Other academic sources did suggest that plagiarism is increasing. They also noted there is some tradition overseas of wealthier students getting others to write essays for them.

Bill Williams, public relations officer at the University of Auckland, says in a trial last year 80% of staff who tested Turnitin were satisfied or very satisfied using it for deterring plagiarism from electronic sources. Students generally were also supportive of attempts to ensure a “level playing field” by detecting those in the class who used electronic sources without attribution, he says.

Computerworld was told of homegrown systems, either here or in Australia, but we were unable to confirm any (please contact the writer if you are developing one). Some suggested that regular price hikes by the large providers were pushing universities into considering building their own.

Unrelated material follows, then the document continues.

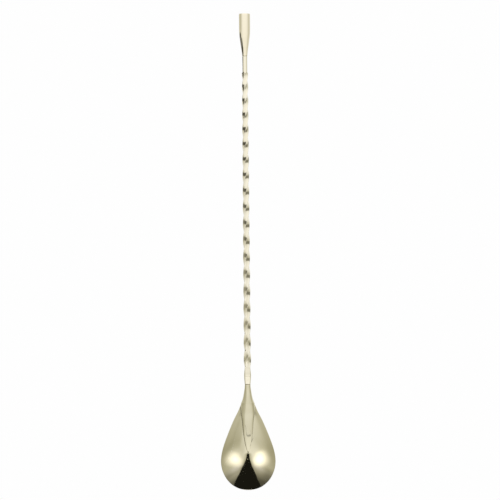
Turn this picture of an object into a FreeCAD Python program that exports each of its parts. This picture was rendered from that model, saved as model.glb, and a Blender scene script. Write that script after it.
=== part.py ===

AUT looked at alternatives 12 months ago before buying a licence, so has no plans to change or build its own. AUT’s Bussen says about 10% of AUT staff use Turnitin for selected assignments.

Massey’s Rees says the first results of the trial will be known at the end of the first semester — the beginning of June.

How Turnitin.com works

1. A “digital fingerprint” is made of submitted documents using algorithms.

2. The document’s fingerprint is cross-referenced against a database containing hundreds of thousands of papers.

3. Automated web crawlers are released to scour rest of internet for matches.

4. A custom, colour-coded originality report is created, with source links, for each paper.